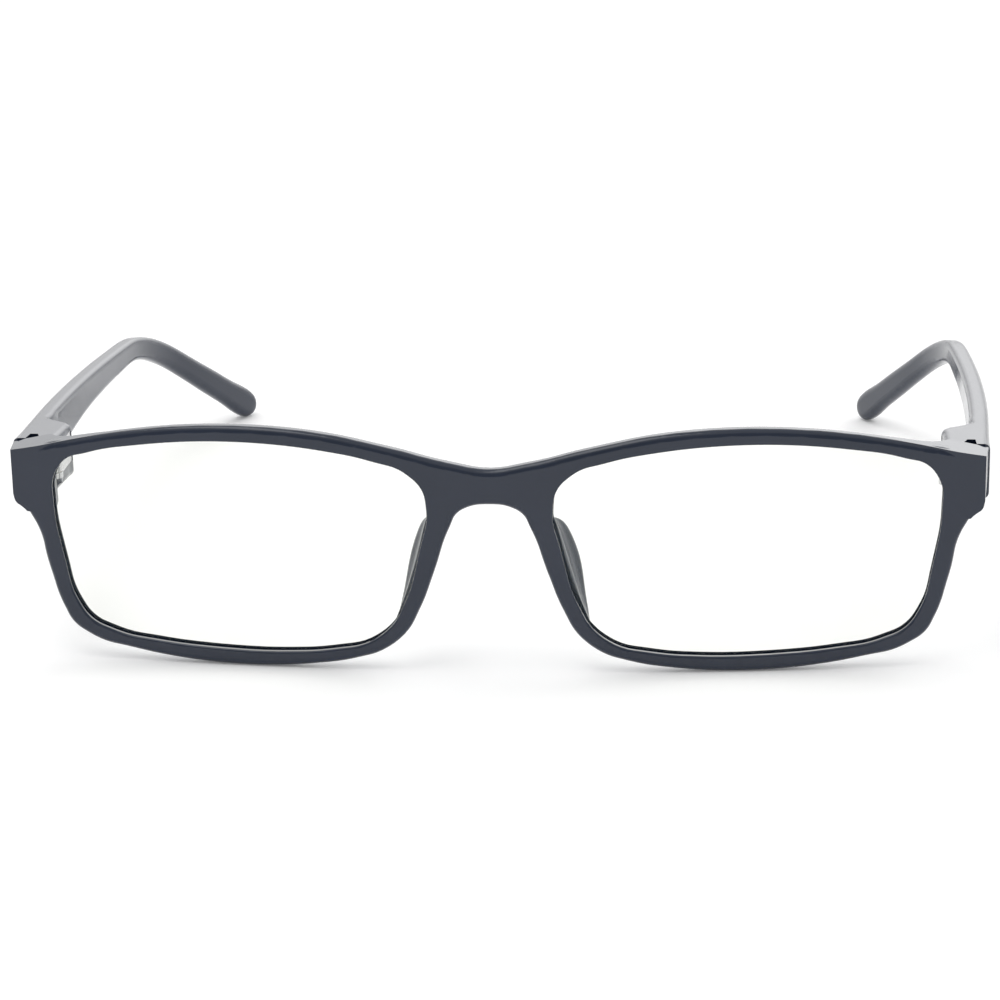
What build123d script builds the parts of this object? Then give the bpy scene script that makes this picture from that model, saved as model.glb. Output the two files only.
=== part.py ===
from build123d import *
import math
import os

# Blue light glasses: rectangular full-rim reading frame with spring hinges.
# +X to the right as seen from the front, +Y towards the temple tips, +Z up, origin at
# the centre of the bounding box's bottom face. Millimetres. "Right" pieces lie at +X.
# Lengths along Y count from FRONT_Y and heights from DATUM_Z, unless noted.

# ---- front and rim ----
FRONT_Y = -66.71        # foremost point of the front (bridge centre), from the origin
DATUM_Z = 26.15         # height of the bridge datum above the table
FACE_R = 410.5          # plan radius of the curved front face
RIM_DEPTH = 2.75        # front face to rear face of the rim
FRONT_ROUND = 0.9       # rounding of the rim's outer front edge
OPENING_ROUND = 0.3     # rounding of the lens openings' front edge
REAR_ROUND = 1.1        # rounding of the rim's outer rear edge
OPENING_REAR_ROUND = 0.7
BLANK_HALF = 72.0       # half width of the curved slab the rim is cut from
CUT_DEPTH = 14          # front-view cuts, deep enough to pass right through the front
JOINT_Y = 11.05         # rear face of the end pieces

# ---- lenses ----
LENS_GROOVE = 0.55      # how far the lens runs into the rim
LENS_FRONT = 0.5        # lens surface behind the front face
LENS_THICK = 1.4
LENS_AXIS_Z = -8.0      # height of the lens sphere's centre
LENS_REACH = 72.0       # radius of the spherical cap the lenses are cut from
SEAT_GROW = 0.02        # clearance of the rim groove round the lens

# ---- hinge ----
FIT = 0.02              # clearance between hinge parts
TEMPLE_Y = 11.20        # front end of the temples
PIVOT_X = 65.0          # hinge axis, level with the temples' front end
PIVOT_Y = TEMPLE_Y
PIVOT = (PIVOT_X, PIVOT_Y)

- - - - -

■ SET TASK
Make an exact copy of all the data.

■ FULL RESPONSE
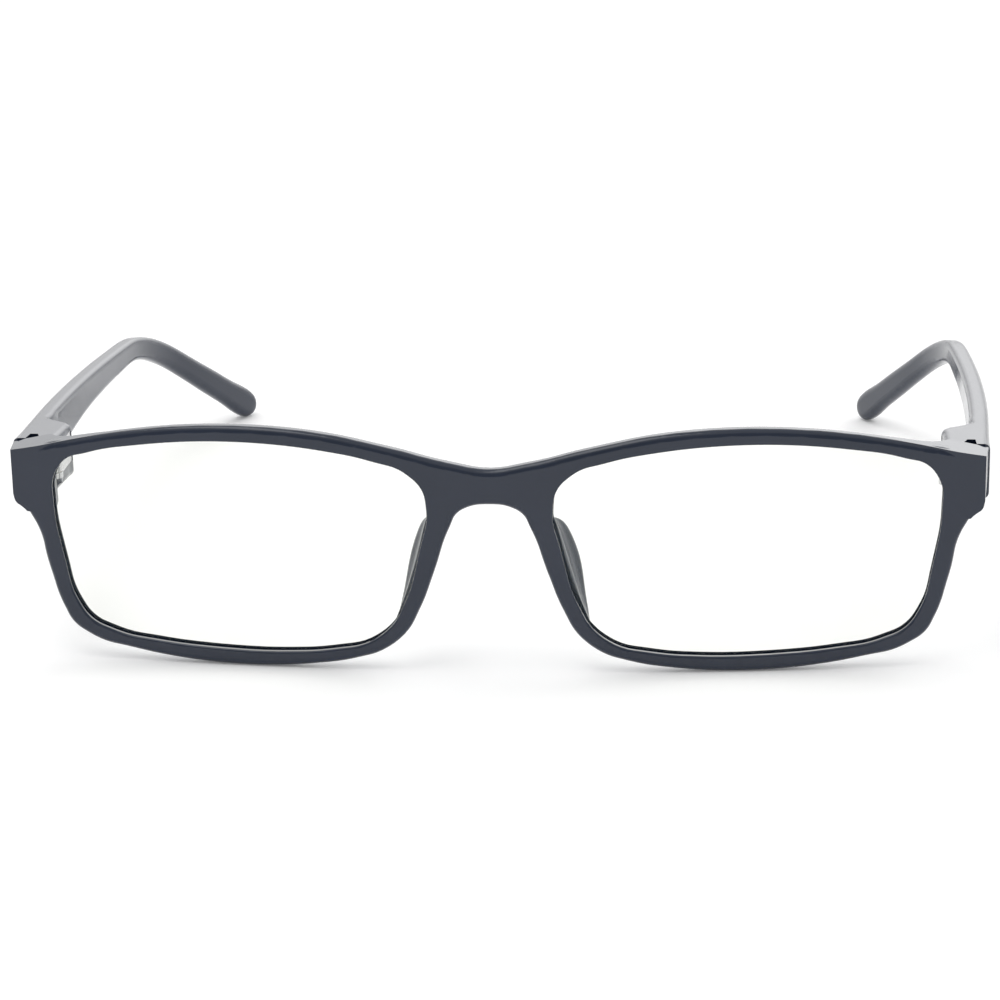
What build123d script builds the parts of this object? Then give the bpy scene script that makes this picture from that model, saved as model.glb. Output the two files only.
=== part.py ===
from build123d import *
import math
import os

# Blue light glasses: rectangular full-rim reading frame with spring hinges.
# +X to the right as seen from the front, +Y towards the temple tips, +Z up, origin at
# the centre of the bounding box's bottom face. Millimetres. "Right" pieces lie at +X.
# Lengths along Y count from FRONT_Y and heights from DATUM_Z, unless noted.

# ---- front and rim ----
FRONT_Y = -66.71        # foremost point of the front (bridge centre), from the origin
DATUM_Z = 26.15         # height of the bridge datum above the table
FACE_R = 410.5          # plan radius of the curved front face
RIM_DEPTH = 2.75        # front face to rear face of the rim
FRONT_ROUND = 0.9       # rounding of the rim's outer front edge
OPENING_ROUND = 0.3     # rounding of the lens openings' front edge
REAR_ROUND = 1.1        # rounding of the rim's outer rear edge
OPENING_REAR_ROUND = 0.7
BLANK_HALF = 72.0       # half width of the curved slab the rim is cut from
CUT_DEPTH = 14          # front-view cuts, deep enough to pass right through the front
JOINT_Y = 11.05         # rear face of the end pieces

# ---- lenses ----
LENS_GROOVE = 0.55      # how far the lens runs into the rim
LENS_FRONT = 0.5        # lens surface behind the front face
LENS_THICK = 1.4
LENS_AXIS_Z = -8.0      # height of the lens sphere's centre
LENS_REACH = 72.0       # radius of the spherical cap the lenses are cut from
SEAT_GROW = 0.02        # clearance of the rim groove round the lens

# ---- hinge ----
FIT = 0.02              # clearance between hinge parts
TEMPLE_Y = 11.20        # front end of the temples
PIVOT_X = 65.0          # hinge axis, level with the temples' front end
PIVOT_Y = TEMPLE_Y
PIVOT = (PIVOT_X, PIVOT_Y)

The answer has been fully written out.